U.S. Companies Pay Income Taxes Twice on Foreign Profits
May 11, 2011
The United States has a complicated "worldwide" system of taxation that requires American businesses to pay the 35 percent federal corporate tax rate on their income no matter where it is earned -- domestically or abroad. When it comes to foreign profits, companies do pay income taxes -- not once, but twice, says Scott A. Hodge, president of the Tax Foundation.
- Companies pay income taxes to the country in which their profits were earned, and then they pay additional U.S. taxes on any profits they return to this country.
- For example, if a subsidiary of a U.S. firm earns $100 in profits in England, it pays the British income tax rate of 26 percent, or $26.
- Since our system gives companies a credit for the taxes they pay to other countries, the additional U.S. tax the firm is required to pay is equal to the difference between the U.S. rate of 35 percent and the 26 percent British rate -- or $9.

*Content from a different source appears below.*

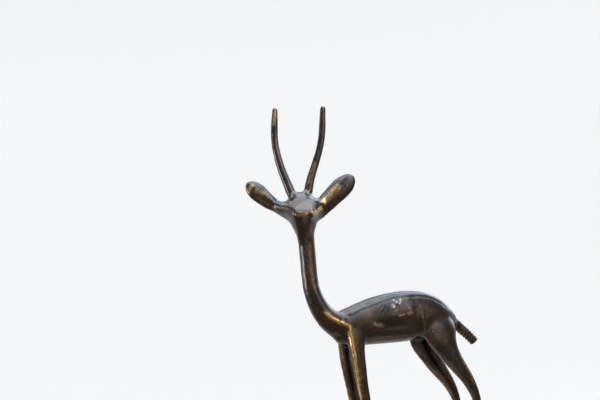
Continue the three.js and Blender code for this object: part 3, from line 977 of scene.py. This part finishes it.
PAPER = 0.78
PAPER_ROUGHNESS = 0.9
TOOTH_SCALE = 900
TOOTH_STRENGTH = 0.05
TOOTH_HEIGHT = 0.2
GLOW_FROM = (-0.6, 0.6)  # metres from the figure, away from the photograph's side
GLOW_TO = (0.08, 0.43)


def paper():
    """Matt pale paper with a faint tooth; the far side of the bay glows more than the near side."""
    material = bpy.data.materials.new("studio_paper")
    material.use_nodes = True
    tree = material.node_tree
    tree.nodes.clear()
    new = tree.nodes.new
    where = new("ShaderNodeTexCoord").outputs["Object"]
    tooth = new("ShaderNodeTexNoise")
    tooth.inputs["Scale"].default_value = TOOTH_SCALE
    link(tree, where, tooth.inputs["Vector"])
    bump = new("ShaderNodeBump")
    bump.inputs["Strength"].default_value = TOOTH_STRENGTH
    bump.inputs["Distance"].default_value = TOOTH_HEIGHT * MM
    link(tree, tooth.outputs["Fac"], bump.inputs["Height"])
    away = new("ShaderNodeVectorMath")
    away.operation = "DOT_PRODUCT"
    away.inputs[1].default_value = (-math.sin(VIEW_TURN), math.cos(VIEW_TURN), 0.0)
    link(tree, where, away.inputs[0])
    glow = new("ShaderNodeMapRange")
    glow.interpolation_type = "SMOOTHSTEP"
    link(tree, away.outputs["Value"], glow.inputs["Value"])
    for key, number in zip(("From Min", "From Max", "To Min", "To Max"), (*GLOW_FROM, *GLOW_TO)):
        glow.inputs[key].default_value = number
    shader = new("ShaderNodeBsdfPrincipled")
    shader.inputs["Base Color"].default_value = (PAPER, PAPER, PAPER, 1)
    shader.inputs["Roughness"].default_value = PAPER_ROUGHNESS
    shader.inputs["Specular IOR Level"].default_value = 0.1
    shader.inputs["Emission Color"].default_value = (1.0, 1.0, 1.0, 1)
    link(tree, glow.outputs[0], shader.inputs["Emission Strength"])
    link(tree, bump.outputs[0], shader.inputs["Normal"])
    output = new("ShaderNodeOutputMaterial")
    link(tree, shader.outputs[0], output.inputs["Surface"])
    return material


floor = sweep()
floor.data.materials.append(paper())

# ---------------------------------------------------------------- light

world = bpy.data.worlds.new("studio_world")
world.use_nodes = True
world.node_tree.nodes["Background"].inputs["Color"].default_value = (0.90, 0.95, 1.0, 1)
world.node_tree.nodes["Background"].inputs["Strength"].default_value = 0.35
bpy.context.scene.world = world


def softbox(name, at, width, height, radiance, colour, everywhere=False):
    """A flat light that faces the figure, of a given radiance. Unless everywhere, only the figure gets it."""
    data = bpy.data.lights.new(name, "AREA")
    data.shape = "RECTANGLE"
    data.size = width * MM
    data.size_y = height * MM
    data.energy = radiance * math.pi * width * height * MM * MM
    data.color = colour
    obj = bpy.data.objects.new(name, data)
    bpy.context.scene.collection.objects.link(obj)
    obj.location = Vector(at) * MM
    toward = (Vector(AIM) - Vector(at)).normalized()
    obj.rotation_mode = "QUATERNION"
    obj.rotation_quaternion = toward.to_track_quat("-Z", "Y")
    obj.visible_camera = False
    if not everywhere:
        obj.light_linking.receiver_collection = figure


AIM = (0, 0, 75)
COOL = (0.60, 0.75, 1.0)
SKY = (0.52, 0.73, 1.0)
NEUTRAL = (1.0, 1.0, 1.0)
softbox("front_sky", (0, -180, 660), 900, 480, 5.6, SKY)
softbox("rear_sky", (0, 240, 660), 900, 340, 3.5, SKY)
softbox("rump_panel", (574, 154, 446), 620, 540, 3.4, COOL)
softbox("side_strip", (-600, 210, 110), 220, 420, 10.0, COOL)
softbox("floor_light", (40, 30, 680), 900, 700, 1.0, NEUTRAL, everywhere=True)

CLOTH_INNER = 45
CLOTH_OUTER = 330
CLOTH_LIFT = 0.4
CLOTH_TOP = 440
CLOTH_LOW_TOP = 60
CLOTH_FROM = math.radians(-15)
CLOTH_WALL_TO = math.radians(-188)
CLOTH_MAT_TO = math.radians(-225)
CLOTH_STEPS = 84
CLOTH_GLOW = 0.28
CLOTH_BRIGHTEST = 5.5
CLOTH_DOUBLING = 140
CLOTH_COOLS = (130, 250)
CLOTH_WARM = (1.0, 0.93, 0.84)
CLOTH_MIDDLE_RISES = (-0.25, 0.0)  # across the cloth, as a share of its outer radius
CLOTH_MIDDLE_FALLS = (0.42, 0.72)
CLOTH_MIDDLE_GAIN = 3.9
CLOTH_SIDE_GAIN = 0.30
WEAVE_SCALE = 400
THREAD_SHADES = (0.02, 0.05)


def graded_cloth():
    """A curved cloth on the photograph's side, dark below and bright at its top.

    Only reflections see it: it stands for the room that the bronze mirrors.
    """
    mesh = bpy.data.meshes.new("graded_cloth")
    points, faces = [], []
    for k in range(CLOTH_STEPS + 1):
        a = CLOTH_FROM + (CLOTH_MAT_TO - CLOTH_FROM) * k / CLOTH_STEPS
        top = CLOTH_TOP if a > CLOTH_WALL_TO else CLOTH_LOW_TOP
        for radius, height in ((CLOTH_INNER, CLOTH_LIFT), (CLOTH_OUTER, CLOTH_LIFT), (CLOTH_OUTER, top)):
            points.append((radius * math.cos(a) * MM, radius * math.sin(a) * MM, height * MM))
        if k == 0:
            continue
        here, before = 3 * k, 3 * k - 3
        faces.append((before, before + 1, here + 1, here))
        faces.append((before + 1, before + 2, here + 2, here + 1))
    mesh.from_pydata(points, [], faces)
    material = bpy.data.materials.new("graded_cloth")
    material.use_nodes = True
    tree = material.node_tree
    new = tree.nodes.new
    shader = tree.nodes["Principled BSDF"]

    def worked(operation, *values):
        node = new("ShaderNodeMath")
        node.operation = operation
        for socket, value in zip(node.inputs, values):
            if isinstance(value, (int, float)):
                socket.default_value = value
            else:
                link(tree, value, socket)
        return node.outputs[0]

    def step(value, low, high):
        node = new("ShaderNodeMapRange")
        node.interpolation_type = "SMOOTHSTEP"
        link(tree, value, node.inputs["Value"])
        node.inputs["From Min"].default_value = low
        node.inputs["From Max"].default_value = high
        return node.outputs[0]

    split = new("ShaderNodeSeparateXYZ")
    link(tree, new("ShaderNodeTexCoord").outputs["Object"], split.inputs[0])
    across = worked("DIVIDE", split.outputs["X"], CLOTH_OUTER * MM)
    falls = worked("SUBTRACT", 1.0, step(across, *CLOTH_MIDDLE_FALLS))
    middle = worked("MULTIPLY", step(across, *CLOTH_MIDDLE_RISES), falls)
    climb = worked("POWER", 2.0, worked("DIVIDE", split.outputs["Z"], CLOTH_DOUBLING * MM))
    gain = worked("ADD", worked("MULTIPLY", middle, CLOTH_MIDDLE_GAIN), CLOTH_SIDE_GAIN)
    rise = worked("MULTIPLY", worked("SUBTRACT", climb, 1.0), gain)
    glow = worked("MINIMUM", worked("MULTIPLY", worked("ADD", rise, 1.0), CLOTH_GLOW), CLOTH_BRIGHTEST)
    link(tree, glow, shader.inputs["Emission Strength"])
    tint = new("ShaderNodeMix")
    tint.data_type = "RGBA"
    colours = [socket for socket in tint.inputs if socket.type == "RGBA"]
    colours[0].default_value = (*CLOTH_WARM, 1)
    colours[1].default_value = (*COOL, 1)
    link(tree, step(split.outputs["Z"], CLOTH_COOLS[0] * MM, CLOTH_COOLS[1] * MM), tint.inputs[0])
    tinted = next(socket for socket in tint.outputs if socket.type == "RGBA")
    link(tree, tinted, shader.inputs["Emission Color"])
    weave = new("ShaderNodeTexNoise")
    weave.inputs["Scale"].default_value = WEAVE_SCALE
    thread = new("ShaderNodeMapRange")
    thread.inputs["To Min"].default_value, thread.inputs["To Max"].default_value = THREAD_SHADES
    link(tree, weave.outputs["Fac"], thread.inputs["Value"])
    link(tree, thread.outputs[0], shader.inputs["Base Color"])
    shader.inputs["Roughness"].default_value = 0.95
    mesh.materials.append(material)
    obj = bpy.data.objects.new("graded_cloth", mesh)
    bpy.context.scene.collection.objects.link(obj)
    obj.visible_camera = False
    obj.visible_diffuse = False
    obj.visible_shadow = False
    obj.visible_transmission = False
    return obj


graded_cloth()

# ---------------------------------------------------------------- camera

CAMERA_AT = (-232.05, -386.30, 30.94)
LENS = 72
SENSOR = 36
CLIP = (0.01, 10)
back = Vector(
    (
        math.sin(VIEW_TURN) * math.cos(VIEW_RISE),
        -math.cos(VIEW_TURN) * math.cos(VIEW_RISE),
        math.sin(VIEW_RISE),
    )
)
level = Vector((math.cos(VIEW_TURN), math.sin(VIEW_TURN), 0))
upright = back.cross(level)
right = math.cos(VIEW_ROLL) * level - math.sin(VIEW_ROLL) * upright
up = math.sin(VIEW_ROLL) * level + math.cos(VIEW_ROLL) * upright
camera_data = bpy.data.cameras.new("camera")
camera_data.lens = LENS
camera_data.sensor_width = SENSOR
camera_data.clip_start, camera_data.clip_end = CLIP
camera = bpy.data.objects.new("camera", camera_data)
bpy.context.scene.collection.objects.link(camera)
turned = Matrix((right, up, back)).transposed().to_4x4()
camera.matrix_world = Matrix.Translation(Vector(place(CAMERA_AT)) * MM) @ turned
bpy.context.scene.camera = camera
bpy.context.scene.view_settings.view_transform = "Standard"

- Between the two nations, the U.S. firm will pay a total of 35 percent in taxes on those foreign profits.
According to the most recent IRS data for 2007, American companies paid nearly $100 billion in income taxes to foreign governments on foreign taxable income of $392 billion. Averaged across some 90 countries, U.S. companies paid an effective tax rate of 25 percent on that income, says Hodge.